In 2024, this company's eCommerce division was recognized again Newsweek's "Best Online Shops 2024" list. Acme Tools earned an 8.32 out of 10 rating in the "Garden & Craft" industry and "DIY, Tools, Supplies" category. This score was attributed by Newsweek in collaboration with Statista Incorporated, was based on an evaluation that considered 46 criteria, including trust and security, purchase and delivery processes, site structure and usability, customer service and communication, technical performance, payment options, and traffic growth. The same year (2024), Acme Tools purchased a former Toys 'R' Us building for $4.8 million in Rochester, Minnesota.

In 2025, Acme Tools was ranked on Newsweek's "Best Online Shops 2025" list for the second consecutive year. The company was ranked in the "Garden & Craft" industry and the "DIY, Tools, Supplies" category, earning a rating of 8.31 out of 10. The same year (2025), Acme Tools opened its eleventh retail store location in Eagan, Minnesota. The company's twelve retail store location opened in Rochester, Minnesota in August 2025.

== Mascot ==
The mascot of Acme Tools is called, "Duster". This company debuted its mascot in 1997 at the 4th Annual Woodworking and Power Tool Show, held in Duluth, Minnesota.

== Operations ==
=== Store locations ===
Acme Tools is headquartered in Grand Forks, North Dakota.

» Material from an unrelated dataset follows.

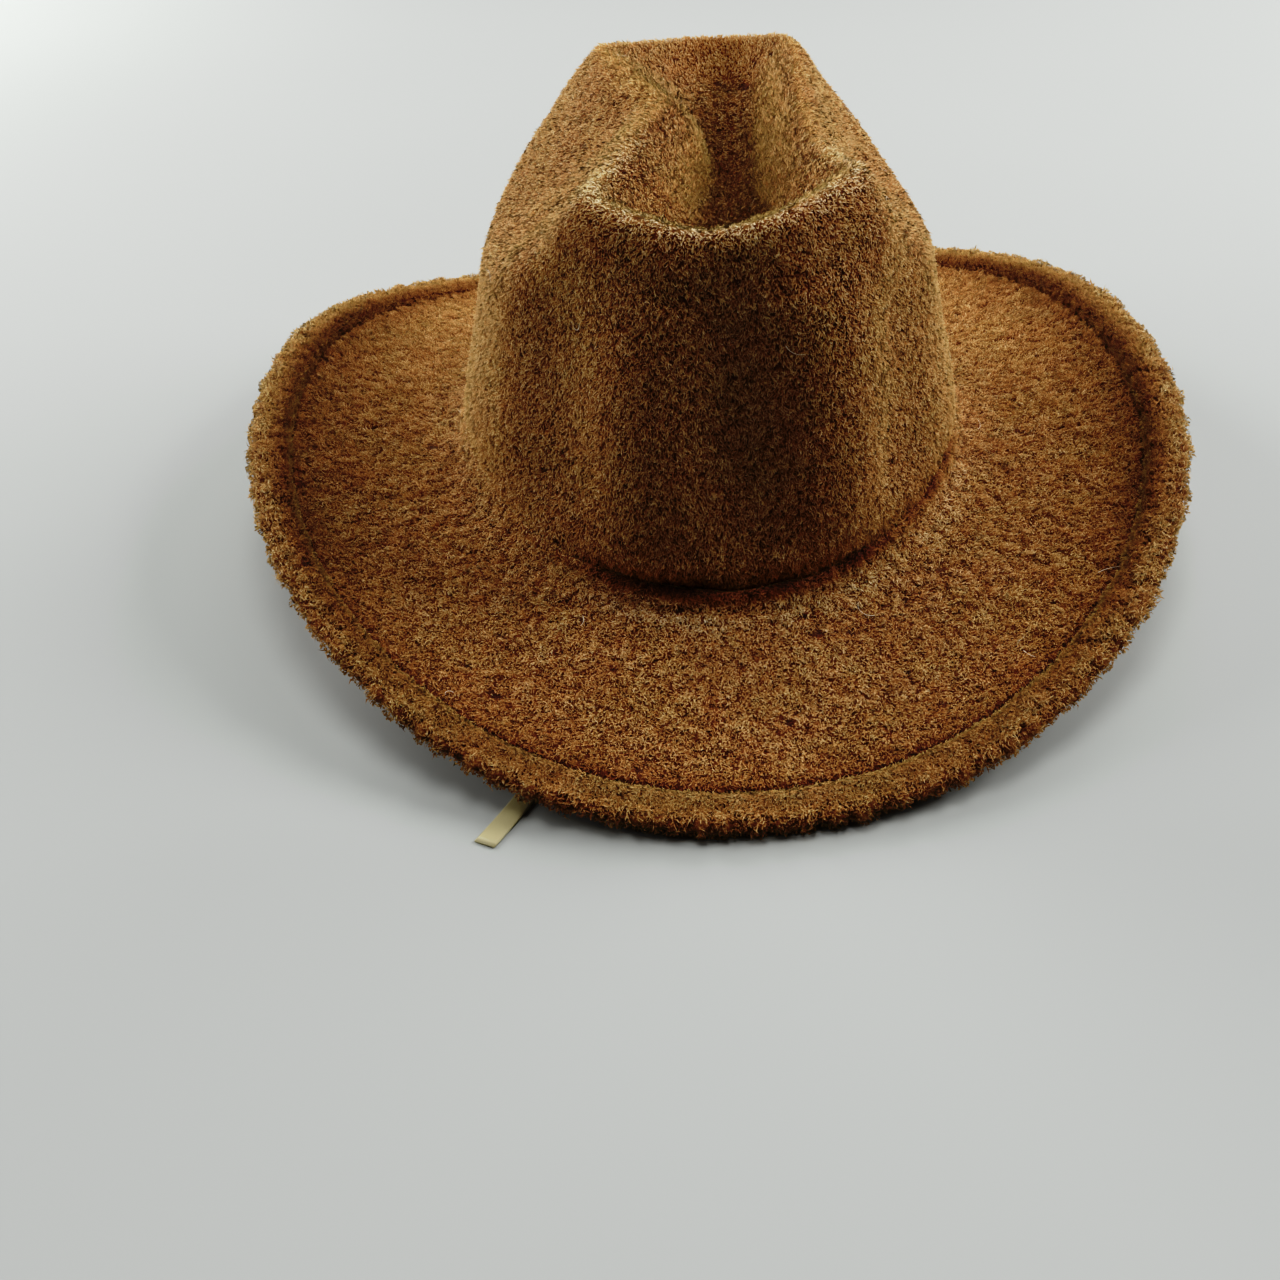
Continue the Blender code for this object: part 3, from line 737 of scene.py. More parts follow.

Acme Tools operates 11 brick-and-mortar retail stores, 2 Acme Equipment facility locations, and various Acme Rents departments throughout North Dakota, Minnesota, and Iowa.

=== Distribution centers ===
In 1998, the company built a 50,000-square-foot warehouse distribution center. In 2014, a 40,000-square-foot eCommerce distribution center was built in the Grand Forks Business Park. In 2023, Acme Tools constructed a 115,888-square-foot distribution center in Burnsville, Minnesota.